Proceedings don’t improve from there, as Jess, Lucy and their co-workers head out to a corporate retreat that involves exploring a cave. But a mishap kills their guide and seals them in; Lucy and her employees must engineer a survival scenario.

As food and water become scarce, personal and professional secrets are laid bare. Sexual shenanigans in the workplace are revealed. No one is honorable, or kind, or smart.

The film, directed by Patrick Brice from a script by Sam Bain, signals an idiosyncratic commitment to diversity by making Jess and Freddie, played by India-born Karan Soni, among the most venal and unpleasant of the venal and unpleasant group. (Oddly, they are played by talented comic actors including Isaiah Whitlock Jr. and Nasim Pedrad; they here cannot crack even a viewer’s smile.) The filmmakers attempt to milk mirth from Freddie’s obsessive “CSI: New York” fandom, as if a random episode of that undistinguished TV series were not, in fact, miles better than this movie.
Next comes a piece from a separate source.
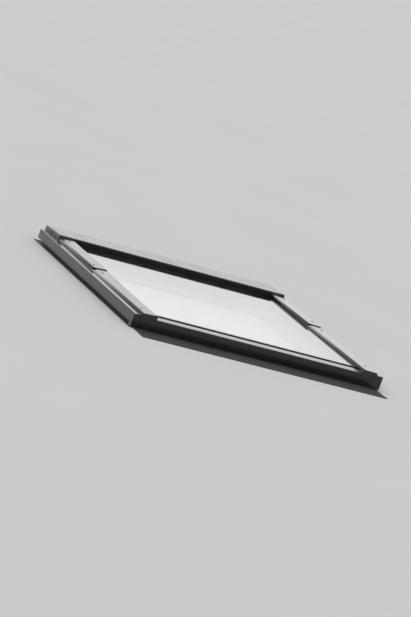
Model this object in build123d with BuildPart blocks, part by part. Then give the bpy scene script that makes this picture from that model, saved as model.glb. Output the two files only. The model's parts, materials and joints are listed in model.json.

“Corporate Animals” may find a place in film history for being the first American movie release to make a post-arraignment Harvey Weinstein joke, or, more accurately, “joke.” Otherwise, if what you’re looking for are vulgar cartoons based on facile social stereotypes being awful to each other, “Corporate Animals” will fill the bill.

Corporate Animals

Rated R for language, gore, venality. Running time: 1 hour 26 minutes.